Background information

This topic describes how to use the data integration feature provided by DataWorks to migrate data from OpenTSDB to Lindorm TSDB. DataWorks is a platform as a service (PaaS) provided by Alibaba Cloud. DataWorks offers all-around services, such as Data Integration, Create a solution, DataService Studio, DataAnalysis. It also provides an end-to-end data development and management console to help enterprises mine and explore the value of data. This topic provides an example on how to migrate data. DataStudio is used in the example.

You can use DataWorks to migrate data to TSDB Writer from various data sources, including TSDB Reader, Configure OpenTSDB Reader, Configure Prometheus Reader, Configure InfluxDB Reader, and Configure MySQL Reader.

Quick Start

  1. Log on to the DataWorks console

    Log on to the DataWorks console.For more information about the console, see Overview of the DataWorks console. If no workspace exists, create a workspace. For more information about how to create a workspace, see Create a workspace. After the workspace is created, you can view the information about the workspace on the Workspaces page.

  2. Use DataStudio to create a sync node

    In the left-side navigation pane of the homepage of DataStudio, right-click Business Flow and click Create Workflow.

    In the dialog box that appears, specify a workflow name, such as migration_from_opentsdb_to_tsdb.

    To create a sync node, perform the three steps.

    In the dialog box that appears, specify a sync node name, such as node1.

    After the sync node is created, you can view the sync node in the blank area on the right of the page. Double-click the sync node to open the configuration page for the sync node.

    By default, the codeless UI is used to configure the sync node. To use the code editor in the platform to configure the sync node, click the Switch to Code Editor icon on the rightmost side of the tool bar.

    The default source data store for the sync node is Stream Reader and the default destination data store is Stream Writer. Stream Reader creates random character strings. Stream Writer receives the strings and prints them. For more information, click the links provided at the top of the code editor to view the documentation.

    No external resources are required to migrate data from Stream Reader to Stream Writer.
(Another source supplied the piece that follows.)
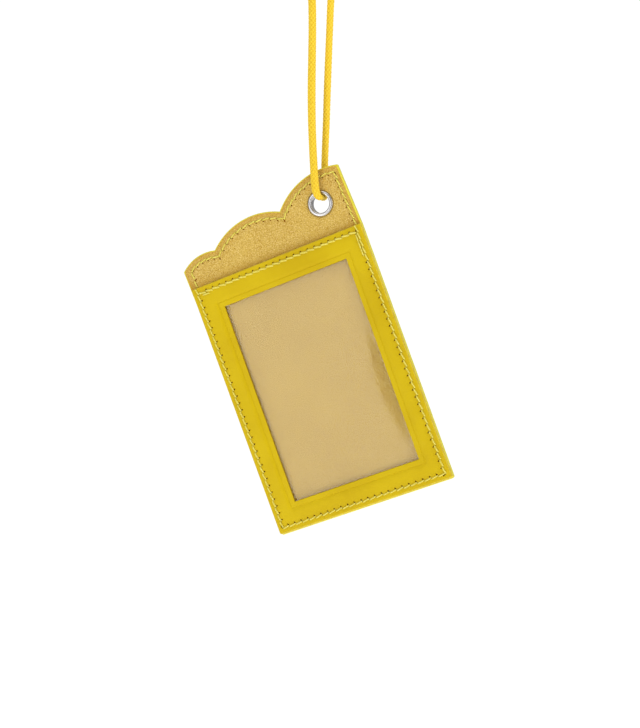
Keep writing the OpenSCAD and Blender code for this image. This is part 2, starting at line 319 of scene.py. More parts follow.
def suede(name):
    """Short nap: speckled fibre tips, veins of wear and a soft sheen, darker towards the leather's outer
    edge, with painted shade on the nap just above the frame's top edge.
    """
    s = Shader(name, Roughness=0.95, Specular_IOR_Level=0.12, Sheen_Weight=0.2, Sheen_Roughness=0.5)
    s.principled.inputs["Sheen Tint"].default_value = srgb(240, 215, 150)
    light, mid, dark = srgb(230, 203, 128), srgb(204, 171, 82), srgb(164, 121, 34)
    grain = s.noise(3400.0, 2.0, 0.6)
    coarse = s.noise(2300.0, 3.0, 0.65)
    base = s.mix(s.ramp(grain, 0.0, 1.0, 0.36, 0.56), dark, mid)
    base = s.mix(s.ramp(coarse, 0.0, 0.9, 0.5, 0.66), base, light)
    for turn in (3.2, 0.32):
        fibre = s.noise(2600.0, 2.0, 0.5, stretch=(turn, 1.0, 1.0 / turn))
        base = s.mix(s.ramp(fibre, 0.0, 0.45, 0.6, 0.72), base, light)
    cloud = s.noise(45.0, 4.0, 0.6)
    base = s.mix(s.ramp(cloud, 0.0, 0.3, 0.45, 0.75), base, srgb(212, 178, 84))
    vein = s.noise(60.0, 4.0, 0.55, stretch=(3.0, 3.0, 0.7))
    thin = s.math("ABSOLUTE", s.math("SUBTRACT", vein, 0.5))
    faint = s.math("MULTIPLY", s.ramp(thin, 0.35, 0.0, 0.0, 0.008), s.ramp(cloud, 0.0, 1.0, 0.5, 0.6))
    base = s.mix(faint, base, light)
    # Painted shade just above the frame's top edge, where the raised frame shades the nap, and darker
    # towards the leather's outer edge
    base = s.mix(s.math("MULTIPLY", s.attribute("EdgeDarkAndFrameShade"), 0.6), base, srgb(184, 138, 36))
    bumps = s.bump(grain, 0.5, 0.0003)
    bumps = s.bump(coarse, 0.25, 0.0003, bumps)
    return s.set(Base_Color=base, Normal=bumps)


def edge_paint(name, colour, deep):
    """Brushed edge coat over the cut leather, slightly uneven."""
    s = Shader(name, Roughness=0.38, Specular_IOR_Level=0.25)
    base = s.mix(s.ramp(s.noise(420.0, 4.0), 0.0, 1.0, 0.38, 0.66), colour, deep)
    return s.set(Base_Color=base, Normal=s.bump(s.noise(700.0, 3.0), 0.3, 0.0001))


def needle_hole_painted_shade(name, deep, rim):
    """The inside of a needle slit: raw leather, darkened with painted shade."""
    s = Shader(name, Roughness=0.9, Specular_IOR_Level=0.1)
    base = s.mix(s.noise(1500.0), deep, rim)
    return s.set(Base_Color=base)


def sewing_thread(name):
    """Waxed twisted thread."""
    s = Shader(name, Roughness=0.5, Specular_IOR_Level=0.4, Sheen_Weight=0.15, Sheen_Roughness=0.4)
    fibre = s.noise(3000.0, 3.0)
    base = s.mix(s.ramp(fibre, 0.0, 1.0, 0.35, 0.65), srgb(196, 180, 42), srgb(228, 216, 104))
    return s.set(Base_Color=base, Normal=s.bump(fibre, 0.3, 0.00005))


def braided_cotton(name):
    """Dyed cotton braid, with painted shade between its yarns."""
    s = Shader(name, Roughness=0.72, Specular_IOR_Level=0.3, Sheen_Weight=0.3, Sheen_Roughness=0.45)
    s.principled.inputs["Sheen Tint"].default_value = srgb(255, 232, 150)
    yarn_height_for_gap_shade = s.attribute("Yarn")
    fibre = s.noise(5000.0, 3.0, 0.65)
    # Painted shade: the base colour darkens where the yarns are low, in the gaps between them
    base = s.mix(s.ramp(yarn_height_for_gap_shade, 0.0, 1.0, 0.3, 0.85), srgb(216, 166, 10), srgb(230, 198, 44))
    base = s.mix(s.ramp(fibre, 0.0, 0.25, 0.45, 0.75), base, srgb(236, 204, 84))
    return s.set(Base_Color=base, Normal=s.bump(fibre, 0.4, 0.0001))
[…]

You can click the Run icon in the upper-left corner of the code editor to view the execution process of the script.

  3. Modify the configuration of the sync node.

    Change the source data store to OpenTSDB and the destination data store to TSDB.

    Click the Apply Template icon to apply a configuration template.

    In the dialog box that appears, select OpenTSDB for the Source Connection Type parameter and TSDB for the Target Connection Type parameter.

    Click OK. The value of the first stepType parameter changes to opentsdb and the value of the second stepType parameter changes to tsdb. In addition, the two links at the top of the code editor are renamed Configure OpenTSDB Reader and How to Configure tsdb Writer.

    Modify the configuration based on the instructions in the topics provided by the two links. The following five parameters are required: endpoint, column, beginDateTime, endDateTime, and endpoint. The first endpoint parameter specifies the endpoint of OpenTSDB. The column parameter specifies the list of metrics to synchronize. The beginDateTime and endDateTime parameters specify the time range in which data to be migrated was generated. The second endpoint parameter specifies the endpoint of Lindorm TSDB. The following code provides an example:
    {
        "type": "job",
        "steps": [
            {
                "stepType": "opentsdb",
                "parameter": {
                    "endpoint": "http://host:4242",
                    "column": [
                        "m"
                    ],
                    "beginDateTime": "20190101000000",
                    "endDateTime": "20190101030000"
                },
                "name": "Reader",
                "category": "reader"
            },
            {
                "stepType": "tsdb",
                "parameter": {
                    "endpoint": "http://host:8242"
                },
                "name": "Writer",
                "category": "writer"
            }
        ],
        "version": "2.0",
        "order": {
            "hops": [
                {
                    "from": "Reader",
                    "to": "Writer"
                }
            ]
        },
        "setting": {
            "errorLimit": {
                "record": "0"
            },
            "speed": {
                "throttle": false,
                "concurrent": 1,
                "dmu": 1
            }
        }
    }
  4. Edit a whitelist
    To use the default resource group of DataWorks, you must add the CIDR blocks and IP addresses that correspond to the region of the resource group to the whitelist. To migrate data from OpenTSDB to Lindorm TSDB, add the CIDR blocks and IP addresses to the whitelist of OpenTSDB and the whitelist of Lindorm TSDB.
    1. Obtain the required CIDR blocks and IP addresses based on the region in which your DataWorks workspace is deployed. For more information, navigate through DataWorks 2.0 > Data Integration > Network connectivity > Configure a whitelist.
    2. If your self-managed OpenTSDB instances are hosted on Elastic Compute Service (ECS) instances, add the corresponding CIDR blocks and IP addresses to the security groups of the ECS instances that host the OpenTSDB instances. The CIDR blocks and IP addresses of the ApsaraDB for HBase instances that are used for data storage and the Lindorm TSDB instances must be also added to the security groups. For more information, see Use cases of ECS security groups and FAQ.
    3. Add the CIDR blocks and IP addresses to the whitelists of your Lindorm TSDB instances deployed on the cloud. For more information, see Configure a whitelist.
  5. Synchronize data

    Click the Run icon to run the sync node.

  6. Configure exclusive resource groups

    By default, shared resource groups of DataWorks are used to run the sync node. Resource preemption may occur. Therefore, high performance of data migration cannot be ensured. If you require high performance, we recommend that you configure exclusive resource groups for the sync node. For more information about exclusive resource groups, see DataWorks exclusive resources. For more information about how to purchase and use exclusive resource groups, see Exclusive resource group mode.